§ **Exercise**: Exactly and only the lines from the one containing "Write the Blender Python" through the one containing "TURNED_STEPS = 48" are to be repeated, both ends included.

§ **Information shown**:
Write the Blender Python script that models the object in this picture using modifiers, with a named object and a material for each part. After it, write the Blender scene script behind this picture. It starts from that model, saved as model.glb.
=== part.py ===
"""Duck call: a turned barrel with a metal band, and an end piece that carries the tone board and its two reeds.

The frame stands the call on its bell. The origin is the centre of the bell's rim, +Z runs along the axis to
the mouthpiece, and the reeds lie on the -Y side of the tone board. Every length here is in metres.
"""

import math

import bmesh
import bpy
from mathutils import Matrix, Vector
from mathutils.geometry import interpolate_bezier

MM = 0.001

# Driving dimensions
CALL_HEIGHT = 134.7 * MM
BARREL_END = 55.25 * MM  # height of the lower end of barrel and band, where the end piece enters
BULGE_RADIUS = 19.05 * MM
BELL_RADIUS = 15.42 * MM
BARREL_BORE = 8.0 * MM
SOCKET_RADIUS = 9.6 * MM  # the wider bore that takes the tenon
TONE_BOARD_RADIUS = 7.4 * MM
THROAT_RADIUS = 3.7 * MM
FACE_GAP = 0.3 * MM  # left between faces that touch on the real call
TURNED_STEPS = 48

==

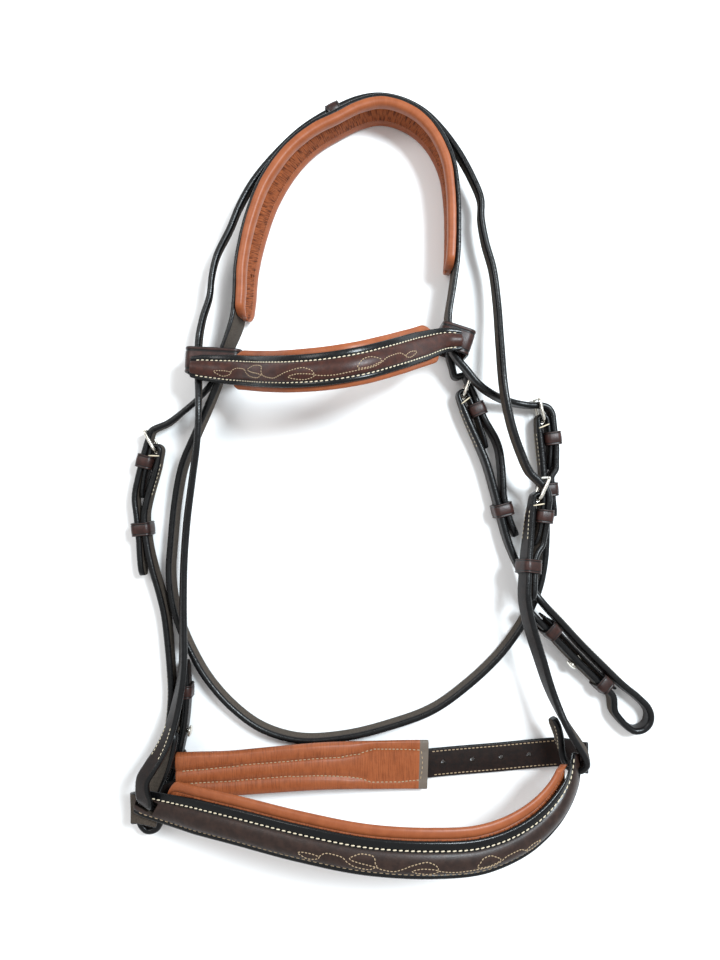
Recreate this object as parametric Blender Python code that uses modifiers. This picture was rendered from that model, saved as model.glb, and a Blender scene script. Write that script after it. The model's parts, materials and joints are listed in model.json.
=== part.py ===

§ **Answer to this problem**:
Write the Blender Python script that models the object in this picture using modifiers, with a named object and a material for each part. After it, write the Blender scene script behind this picture. It starts from that model, saved as model.glb.
=== part.py ===
"""Duck call: a turned barrel with a metal band, and an end piece that carries the tone board and its two reeds.

The frame stands the call on its bell. The origin is the centre of the bell's rim, +Z runs along the axis to
the mouthpiece, and the reeds lie on the -Y side of the tone board. Every length here is in metres.
"""

import math

import bmesh
import bpy
from mathutils import Matrix, Vector
from mathutils.geometry import interpolate_bezier

MM = 0.001

# Driving dimensions
CALL_HEIGHT = 134.7 * MM
BARREL_END = 55.25 * MM  # height of the lower end of barrel and band, where the end piece enters
BULGE_RADIUS = 19.05 * MM
BELL_RADIUS = 15.42 * MM
BARREL_BORE = 8.0 * MM
SOCKET_RADIUS = 9.6 * MM  # the wider bore that takes the tenon
TONE_BOARD_RADIUS = 7.4 * MM
THROAT_RADIUS = 3.7 * MM
FACE_GAP = 0.3 * MM  # left between faces that touch on the real call
TURNED_STEPS = 48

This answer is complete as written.